This red-brick castle was built in the Scottish baronial style for the 3rd Marquis of Donegal in 1862 and has hosted weddings and dances for many city-dwellers.
There has been a castle in Belfast since the Norman times. The original Norman castle was in the city of Belfast itself, and a second castle was built by Sir Arthur Chichester, Baron of Belfast, on the same site in 1611. However, the 3rd Marquis of Donegal decided to move the castle lock, stock and barrel to the slopes of Cavehill in 1862. It’s built in the Scottish baronial style and was designed by John Lanyon, the son of well-known architect Charles Lanyon who designed many other buildings around Belfast. When the Marquis of Donegal died, the castle passed to his son-in-law, the 7th Earl of Shaftesbury, and it stayed in this same family until 1934, when it was handed over to the city of Belfast and used as a venue for weddings, dances and cream teas. It was closed from 1978-1988 for renovations and then reopened after a £2 million renovation programme. The castle has a striking set of winding stairs at the entrance - a popular place for wedding pictures.

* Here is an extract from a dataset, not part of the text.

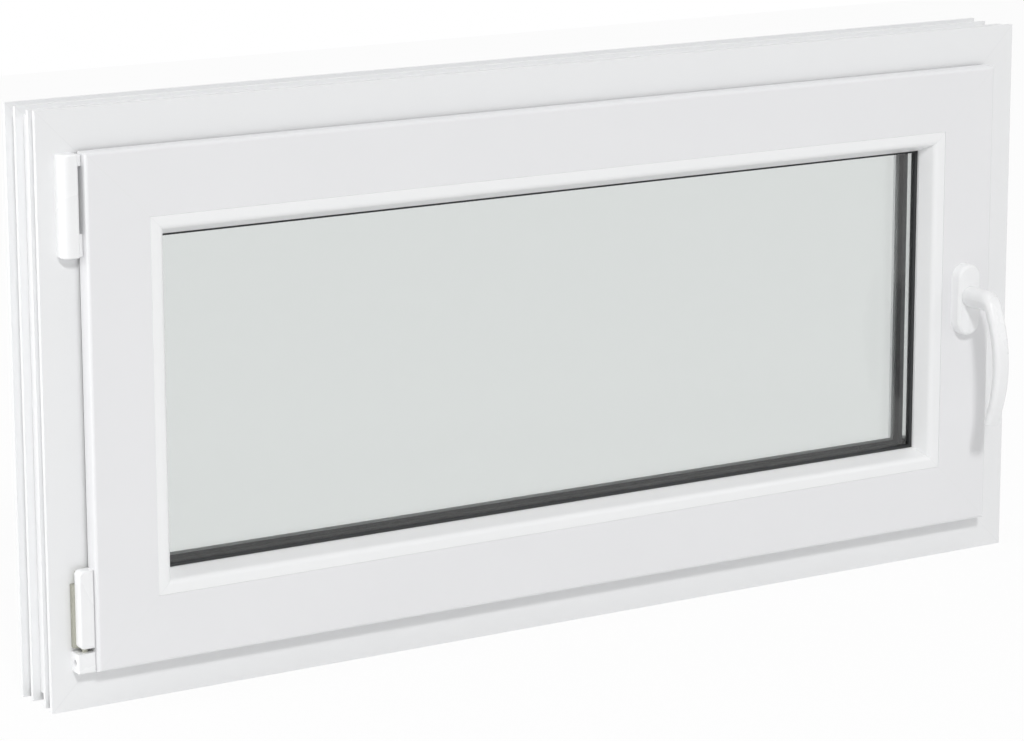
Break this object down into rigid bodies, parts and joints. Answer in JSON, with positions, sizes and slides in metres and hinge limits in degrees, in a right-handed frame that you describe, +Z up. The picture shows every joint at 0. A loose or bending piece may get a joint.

Most of the rooms are reserved for private functions but all have the same elegant décor and a panoramic view over Belfast Lough.
The Visitor Centre in the cellars is decorated to look like a Victorian street, with painted shop fronts and small “streets”. There’s a display on the history of the castle and the folklore of the surrounding Cave Hill Country Park. Pop into the Cellar Restaurant or Castle Tavern before stepping out for a walk in the grounds or up Cave Hill.